Unless you are nearing the end of your investment strategy, normally you would have more debt at 30 than 20, more at 40, more at 50, only after this would you normally start to decrease.

So why bother paying it off if you are just going to borrow more again later? Bung it in an offset account and take it out for more investments as you need it.

This is excluding any information regarding non-deductible debt, and perhaps a strategy where you are debt reducing due to the investment cycle etc. But even then offset accounts are mostly the answer.
 
No one mentioned this above, but if you have any non-deductible debt then it would be far better to pay this off first.

Before when I was a broker I had met several people who had debt on their home loans but wanted to pay down investment properties first so as to make them positive cashflow. Their reasoning was that positive cashflow is good.
 
that was my initial thought too.

but then i thought if i do extra repayments, for every dollar positively geared (due to my extra repayments) i would be paying 37 percent tax. where as if i saved those extra repayments in bank account, i would A) gain interest on the repayments, B) pay off the principal of the loan when i have saved enough and avoid having paid 37 cents for every dollar the property makes positive. wouldnt this pay off the loan quickeR?

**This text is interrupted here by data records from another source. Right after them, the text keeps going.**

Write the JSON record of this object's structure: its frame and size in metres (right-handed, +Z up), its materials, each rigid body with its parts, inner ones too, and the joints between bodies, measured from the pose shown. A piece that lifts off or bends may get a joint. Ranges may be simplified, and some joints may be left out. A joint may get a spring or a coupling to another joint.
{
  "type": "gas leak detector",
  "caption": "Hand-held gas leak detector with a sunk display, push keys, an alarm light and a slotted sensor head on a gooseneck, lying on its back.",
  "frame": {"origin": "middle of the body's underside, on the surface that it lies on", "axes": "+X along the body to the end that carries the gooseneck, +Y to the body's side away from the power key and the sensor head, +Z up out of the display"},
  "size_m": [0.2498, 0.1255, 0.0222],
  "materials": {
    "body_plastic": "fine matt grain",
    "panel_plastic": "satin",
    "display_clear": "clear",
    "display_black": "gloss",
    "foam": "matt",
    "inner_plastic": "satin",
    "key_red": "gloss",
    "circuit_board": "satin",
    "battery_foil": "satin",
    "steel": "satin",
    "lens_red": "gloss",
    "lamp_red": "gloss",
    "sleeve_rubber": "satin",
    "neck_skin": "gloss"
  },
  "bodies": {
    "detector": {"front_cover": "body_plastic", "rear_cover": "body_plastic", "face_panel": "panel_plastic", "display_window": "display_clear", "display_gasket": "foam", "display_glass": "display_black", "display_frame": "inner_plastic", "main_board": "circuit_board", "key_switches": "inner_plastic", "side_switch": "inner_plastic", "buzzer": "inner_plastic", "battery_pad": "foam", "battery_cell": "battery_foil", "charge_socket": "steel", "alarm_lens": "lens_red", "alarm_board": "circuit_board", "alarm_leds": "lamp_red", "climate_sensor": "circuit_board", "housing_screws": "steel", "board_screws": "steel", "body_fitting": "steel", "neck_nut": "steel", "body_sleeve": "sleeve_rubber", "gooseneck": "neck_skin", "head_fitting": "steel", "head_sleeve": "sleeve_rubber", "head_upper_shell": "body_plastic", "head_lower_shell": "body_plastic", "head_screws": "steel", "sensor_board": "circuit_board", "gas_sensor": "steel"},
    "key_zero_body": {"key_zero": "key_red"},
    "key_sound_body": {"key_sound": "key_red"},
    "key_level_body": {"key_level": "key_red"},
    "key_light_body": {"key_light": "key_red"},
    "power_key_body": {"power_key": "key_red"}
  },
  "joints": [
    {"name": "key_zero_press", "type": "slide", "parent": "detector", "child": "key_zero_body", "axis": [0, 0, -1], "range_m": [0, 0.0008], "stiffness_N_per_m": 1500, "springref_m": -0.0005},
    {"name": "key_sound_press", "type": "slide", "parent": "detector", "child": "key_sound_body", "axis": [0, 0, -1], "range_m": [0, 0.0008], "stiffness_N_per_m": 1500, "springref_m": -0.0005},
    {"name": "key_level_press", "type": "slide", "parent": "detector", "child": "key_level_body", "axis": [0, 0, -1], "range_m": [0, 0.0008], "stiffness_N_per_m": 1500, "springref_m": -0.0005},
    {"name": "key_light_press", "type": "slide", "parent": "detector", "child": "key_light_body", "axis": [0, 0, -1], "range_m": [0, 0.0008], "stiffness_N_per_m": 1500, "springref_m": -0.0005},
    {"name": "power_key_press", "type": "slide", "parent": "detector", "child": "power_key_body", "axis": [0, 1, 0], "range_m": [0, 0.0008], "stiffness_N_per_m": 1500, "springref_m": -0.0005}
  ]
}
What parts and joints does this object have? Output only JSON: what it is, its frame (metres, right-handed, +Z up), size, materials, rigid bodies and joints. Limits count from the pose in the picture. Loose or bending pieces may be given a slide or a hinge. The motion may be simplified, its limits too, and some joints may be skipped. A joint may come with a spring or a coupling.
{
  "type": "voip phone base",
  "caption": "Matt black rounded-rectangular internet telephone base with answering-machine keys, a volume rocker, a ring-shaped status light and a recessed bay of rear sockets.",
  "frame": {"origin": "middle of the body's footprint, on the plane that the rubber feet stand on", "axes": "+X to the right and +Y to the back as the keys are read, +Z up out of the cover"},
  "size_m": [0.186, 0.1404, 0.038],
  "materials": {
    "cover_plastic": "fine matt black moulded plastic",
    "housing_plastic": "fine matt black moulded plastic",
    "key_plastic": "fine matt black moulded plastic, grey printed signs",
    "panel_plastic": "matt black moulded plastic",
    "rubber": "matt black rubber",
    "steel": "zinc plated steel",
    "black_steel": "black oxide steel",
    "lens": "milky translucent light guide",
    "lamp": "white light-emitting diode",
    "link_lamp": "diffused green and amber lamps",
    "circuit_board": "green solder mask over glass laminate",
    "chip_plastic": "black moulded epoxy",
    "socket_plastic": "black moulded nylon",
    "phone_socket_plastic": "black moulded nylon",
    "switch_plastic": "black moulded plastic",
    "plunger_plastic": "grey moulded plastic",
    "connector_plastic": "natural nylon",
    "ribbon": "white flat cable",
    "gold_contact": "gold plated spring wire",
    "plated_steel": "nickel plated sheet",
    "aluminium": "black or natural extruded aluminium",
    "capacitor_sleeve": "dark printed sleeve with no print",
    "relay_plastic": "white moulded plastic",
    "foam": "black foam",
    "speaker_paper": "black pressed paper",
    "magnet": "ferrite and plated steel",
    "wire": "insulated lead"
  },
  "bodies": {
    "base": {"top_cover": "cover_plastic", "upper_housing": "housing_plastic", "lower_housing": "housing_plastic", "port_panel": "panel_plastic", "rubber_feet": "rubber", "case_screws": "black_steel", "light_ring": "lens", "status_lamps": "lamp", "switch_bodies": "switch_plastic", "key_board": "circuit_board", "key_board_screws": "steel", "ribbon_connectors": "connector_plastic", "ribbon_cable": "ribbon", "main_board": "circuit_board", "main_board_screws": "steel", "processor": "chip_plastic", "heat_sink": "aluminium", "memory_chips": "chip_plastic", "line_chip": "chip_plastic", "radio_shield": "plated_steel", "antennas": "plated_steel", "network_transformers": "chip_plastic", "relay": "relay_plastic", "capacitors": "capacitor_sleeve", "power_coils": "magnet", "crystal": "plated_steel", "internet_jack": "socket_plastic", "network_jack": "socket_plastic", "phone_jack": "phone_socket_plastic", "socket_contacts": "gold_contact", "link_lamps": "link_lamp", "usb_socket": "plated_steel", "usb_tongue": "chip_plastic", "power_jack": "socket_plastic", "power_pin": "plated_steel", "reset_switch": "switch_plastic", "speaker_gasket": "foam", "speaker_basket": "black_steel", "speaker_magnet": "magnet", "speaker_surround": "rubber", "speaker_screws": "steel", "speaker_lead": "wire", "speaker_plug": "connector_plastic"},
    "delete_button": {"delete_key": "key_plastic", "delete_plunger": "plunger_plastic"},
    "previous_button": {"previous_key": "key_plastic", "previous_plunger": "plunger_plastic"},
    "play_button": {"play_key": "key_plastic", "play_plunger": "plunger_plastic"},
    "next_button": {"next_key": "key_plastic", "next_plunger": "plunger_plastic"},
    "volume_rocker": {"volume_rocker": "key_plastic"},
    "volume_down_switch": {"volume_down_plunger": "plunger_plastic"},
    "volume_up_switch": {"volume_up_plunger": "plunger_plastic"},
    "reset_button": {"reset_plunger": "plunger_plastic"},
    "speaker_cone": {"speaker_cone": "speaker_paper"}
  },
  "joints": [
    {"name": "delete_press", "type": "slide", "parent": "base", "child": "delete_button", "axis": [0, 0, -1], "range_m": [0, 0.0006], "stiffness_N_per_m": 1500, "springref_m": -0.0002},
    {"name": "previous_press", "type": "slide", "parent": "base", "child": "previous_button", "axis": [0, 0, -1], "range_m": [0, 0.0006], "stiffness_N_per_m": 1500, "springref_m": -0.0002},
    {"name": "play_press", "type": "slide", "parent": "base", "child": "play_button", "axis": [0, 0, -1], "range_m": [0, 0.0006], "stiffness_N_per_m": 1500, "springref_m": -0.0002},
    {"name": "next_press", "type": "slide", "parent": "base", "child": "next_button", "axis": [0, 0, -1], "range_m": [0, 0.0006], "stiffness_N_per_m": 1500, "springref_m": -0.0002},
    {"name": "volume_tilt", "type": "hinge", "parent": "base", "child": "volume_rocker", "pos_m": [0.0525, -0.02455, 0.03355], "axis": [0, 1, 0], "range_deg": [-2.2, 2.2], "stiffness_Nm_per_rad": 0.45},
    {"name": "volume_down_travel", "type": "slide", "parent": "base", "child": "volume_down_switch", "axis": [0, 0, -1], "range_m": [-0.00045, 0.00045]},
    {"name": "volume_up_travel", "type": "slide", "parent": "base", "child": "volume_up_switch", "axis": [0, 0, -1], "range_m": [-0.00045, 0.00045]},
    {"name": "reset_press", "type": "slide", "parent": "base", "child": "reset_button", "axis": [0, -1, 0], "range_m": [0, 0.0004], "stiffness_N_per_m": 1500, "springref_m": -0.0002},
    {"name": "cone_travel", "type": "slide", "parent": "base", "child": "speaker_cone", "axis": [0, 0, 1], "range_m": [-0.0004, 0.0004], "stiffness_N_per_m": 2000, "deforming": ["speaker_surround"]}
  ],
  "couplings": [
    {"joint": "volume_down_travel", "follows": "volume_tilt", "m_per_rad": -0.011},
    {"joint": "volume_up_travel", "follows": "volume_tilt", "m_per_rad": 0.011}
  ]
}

i hope that makes sense, i struggle to explain my thoughts as im not that great at problem solving in my head hehe. i could be way off with my thinking so if i am thanks for all the input.

Dynamite,

This doesn't make sense.

Because you will be paying 37% tax on the savings account interest as well. You could be making (or really saving) 7% in the home loan or % (up to) with the savings account. Both would result in the same tax rates, but the savings account is a lower income.

It could work if you had a spouse on a lower income though. You gift her the cash and she earns interest on it paying less tax.